Dilansir Dari Kompas.com, Ekonom Universitas Gadjah Mada (UGM) Eddy Junarsin menuturkan, peningkatan kurs dollar AS ke rupiah akan lebih mengkhawatirkan jika melewati Rp 16.500. 


"Bahaya (kurs dollar AS ke rupiah) Rp 16.500 itu secara teknis dan ekonomis tidak apa-apa karena bisa menguat lagi. Namun secara psikologis berbahaya," ujarnya saat dikonfirmasi Kompas.com, Kamis (13/6/2024).


Jika mencapai angka itu, nilai tukar dollar AS terhadap rupiah akan lebih mudah naik melampaui Rp 16.500 dibandingkan sebelumnya.


Lantas, apa penyebab dollar AS terhadap rupiah terus meningkat?


Eddy menjelaskan, perubahan kurs mata uang merupakan hal alami.


Namun, ada beberapa faktor yang membuat nilai tukar rupiah tidak menguat signifikan terhadap dollar AS.


Seperti barang, permintaan mata uang yang tinggi akan membuat harganya naik. Sebaliknya, permintaan rendah menyebabkan harganya turun. 


Dia mencontohkan, suatu negara yang lebih banyak eskpor barang ke luar negeri akan membuat pasar meminta lebih banyak mata uang negara tersebut. 


Akibatnya, harga uang meningkat sehingga kurs mata uangnya menjadi lebih rendah.


Menurutnya, kondisi tersebut saat ini sedang dialami Indonesia. Sangat Rendah Ia menuturkan, Indonesia banyak mendapatkan keuntungan perdagangan dari barang ekspor. 


Dengan begitu, nilai tukar rupiah rupiah terhadap dollar AS seharusnya menguat. 


Akan tetapi, ada faktor lain yang memengaruhi nilai tukar rupiah dengan dollar AS, misalnya perbedaan suku bunga antarkedua negara. 

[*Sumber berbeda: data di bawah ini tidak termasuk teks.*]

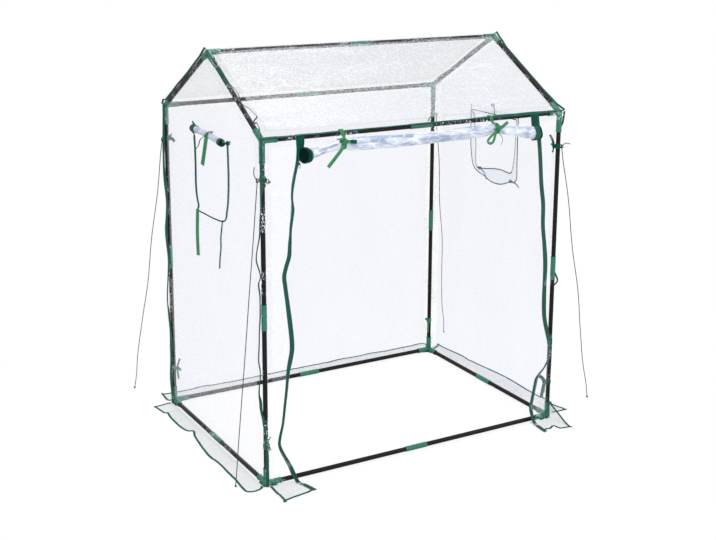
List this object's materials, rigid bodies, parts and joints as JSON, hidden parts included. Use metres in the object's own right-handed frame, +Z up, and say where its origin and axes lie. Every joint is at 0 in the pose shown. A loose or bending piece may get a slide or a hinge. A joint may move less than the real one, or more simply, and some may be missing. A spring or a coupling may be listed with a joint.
{
  "type": "walk-in foil greenhouse",
  "caption": "Small walk-in greenhouse: dark steel tubes in green moulded corners under a clear film cover with a rolled-up door, gable windows, ground skirts and guy ropes.",
  "frame": {"origin": "On the ground, in the middle of the whole object's box with its skirts and guy ropes; the tube frame's own centre is at about x -0.102, y -0.052.", "axes": "+X along the ridge towards the right seen from the door, +Y from the door towards the back, +Z up; z = 0 is the ground."},
  "size_m": [1.8251, 1.3928, 1.6877],
  "materials": {
    "frame_tube": "semi-gloss powder coat, near black",
    "green_fitting": "satin moulded plastic, green",
    "clear_film": "clear soft film, creased, faintly blue-grey",
    "rolled_film": "many layers of clear film rolled up, milky blue-white",
    "green_tape": "woven binding tape, dark green",
    "green_ribbon": "woven ribbon, green",
    "guy_rope": "thin twisted cord, dark grey"
  },
  "bodies": {
    "root": {"post_front_left": "frame_tube", "post_front_right": "frame_tube", "post_back_left": "frame_tube", "post_back_right": "frame_tube", "base_rail_front": "frame_tube", "base_rail_back": "frame_tube", "base_rail_left": "frame_tube", "base_rail_right": "frame_tube", "eave_rail_front": "frame_tube", "eave_rail_back": "frame_tube", "ridge_rail": "frame_tube", "rafter_front_left": "frame_tube", "rafter_front_right": "frame_tube", "rafter_back_left": "frame_tube", "rafter_back_right": "frame_tube", "base_corner_front_left": "green_fitting", "base_corner_front_right": "green_fitting", "base_corner_back_left": "green_fitting", "base_corner_back_right": "green_fitting", "eave_corner_front_left": "green_fitting", "eave_corner_front_right": "green_fitting", "eave_corner_back_left": "green_fitting", "eave_corner_back_right": "green_fitting", "ridge_fitting_left": "green_fitting", "ridge_fitting_right": "green_fitting", "tube_sleeves": "green_fitting", "gable_film_left": "clear_film", "gable_film_right": "clear_film", "roof_film": "clear_film", "back_film": "clear_film", "front_film_left": "clear_film", "front_film_right": "clear_film", "door_header": "clear_film", "door_roll": "rolled_film", "window_roll_left": "rolled_film", "window_flap_right": "clear_film", "skirt_left": "clear_film", "skirt_right": "clear_film", "skirt_back": "clear_film", "skirt_front": "clear_film", "seam_bindings": "green_tape", "zip_tapes": "green_tape", "edge_bindings": "green_tape", "ribbon_ties": "green_ribbon", "guy_ropes": "guy_rope"}
  },
  "joints": []
}
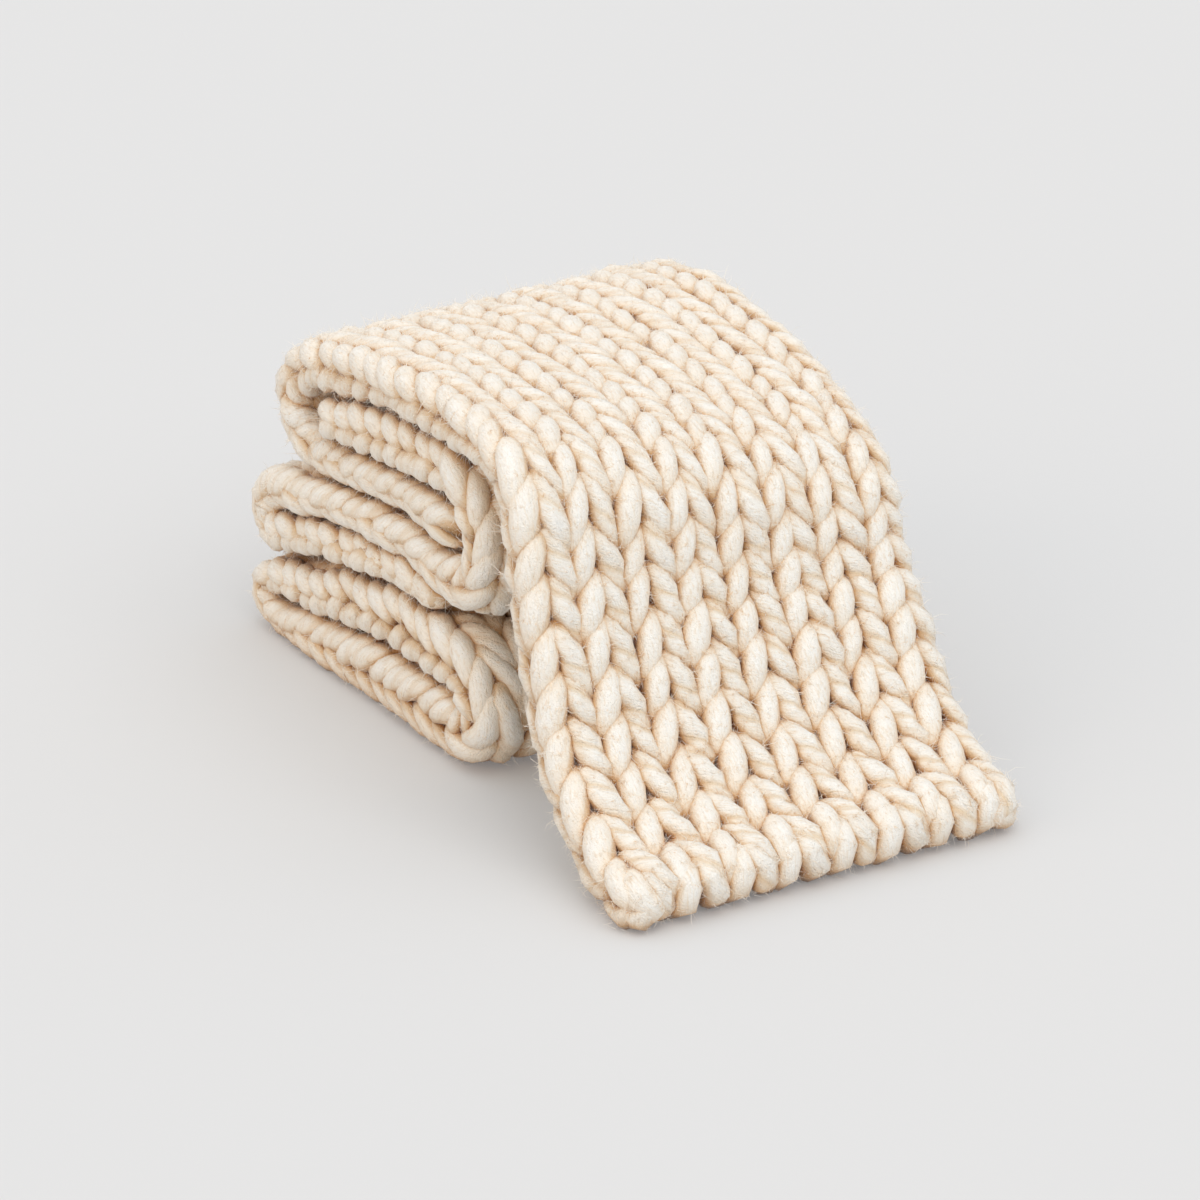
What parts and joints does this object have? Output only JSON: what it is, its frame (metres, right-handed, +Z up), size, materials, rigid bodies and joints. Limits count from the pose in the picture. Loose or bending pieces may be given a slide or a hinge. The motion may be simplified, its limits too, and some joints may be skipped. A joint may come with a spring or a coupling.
{
  "type": "folded knit scarf",
  "caption": "Chunky knit wool scarf folded in a low pile, its top layer draping down over the front to a flat hem on the surface.",
  "frame": {"origin": "middle of the bounding box's footprint, on the surface that the scarf lies on", "axes": "+X runs along the folds, from the back fold of the pile to the hem of the drape; +Y runs across the cloth, away from the side where the folded layers show best; +Z is up"},
  "size_m": [0.3848, 0.2162, 0.1782],
  "materials": {
    "wool": "soft matt cream wool, thick loosely twisted yarn knitted in stocking stitch, with a halo of short fibres and darker tan in the hollows between the stitches"
  },
  "bodies": {
    "root": {"drape": "wool", "top_layer": "wool", "tucked_run": "wool", "middle_layers": "wool", "front_turn": "wool", "bottom_layers": "wool"}
  },
  "joints": []
}
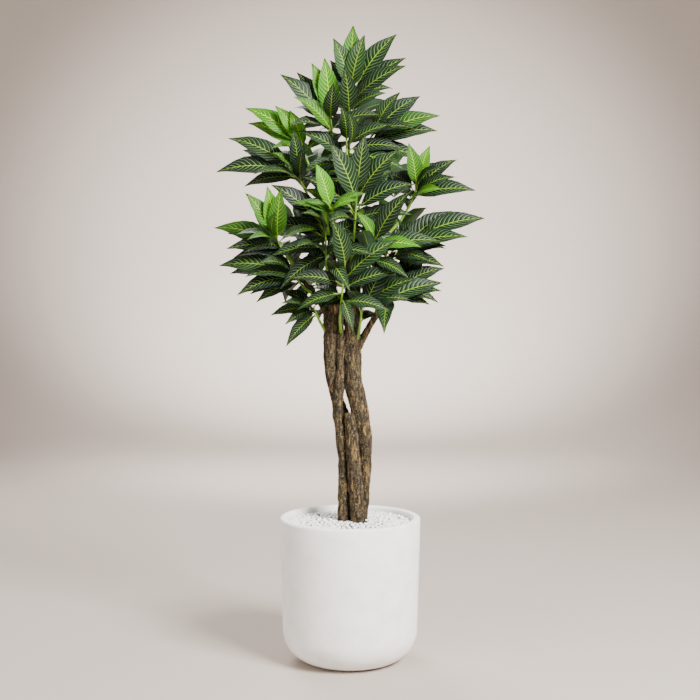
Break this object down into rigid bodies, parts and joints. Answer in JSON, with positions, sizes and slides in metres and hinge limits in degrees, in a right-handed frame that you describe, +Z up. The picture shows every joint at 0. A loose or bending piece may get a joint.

Negara yang memiliki suku bunga lebih tinggi akan membuat mata uang menjadi merosot. Suku bunga adalah harga yang dibayarkan bank kepada nasabah yang menyimpan uang di bank tersebut. 


Karena Indonesia saat ini memiliki suku bunga sekitar 6 persen, sedangkan AS 5,5 persen, hal ini membuat kurs dollar AS menjadi lebih tinggi daripada rupiah.


Selain faktor teknis, seperti perdagangan, inflasi, dan suku bunga, Eddy mengungkapkan bahwa kondisi suatu negara juga berpengaruh pada nilai tukar mata uangnya. Kondisi ini meliputi pertumbuhan ekonomi, politik, atau kestabilitasan di dalam negara tersebut. 


Meski kondisi Indonesia saat ini cukup stabil, tetapi keamanan global juga berperan. Apalagi, perang Rusia-Ukraina dan Israel-Hamas saat ini masih terus berlangsung. 


Eddy mengungkapkan, nilai tukar rupiah yang melemah hingga Rp 16.500 akan menganggu anggaran negara. Pasalnya, ada penerimaan atau pengeluaran yang menggunakan uang dollar AS. 


"Kalau mata uang lain menjadi mahal atau rupiah terdeviasi, kita harus bayar semakin mahal. Padahal, yang diasumsikan di APBN lebih sedikit. Anggarannya terpaksa direvisi karena lebih mahal," jelasnya. 


Selain itu, peningkatan nilai dollar AS membuat pembayaran utang negara yang menggunakan mata uang dollar menjadi lebih besar daripada jumlah utang aslinya.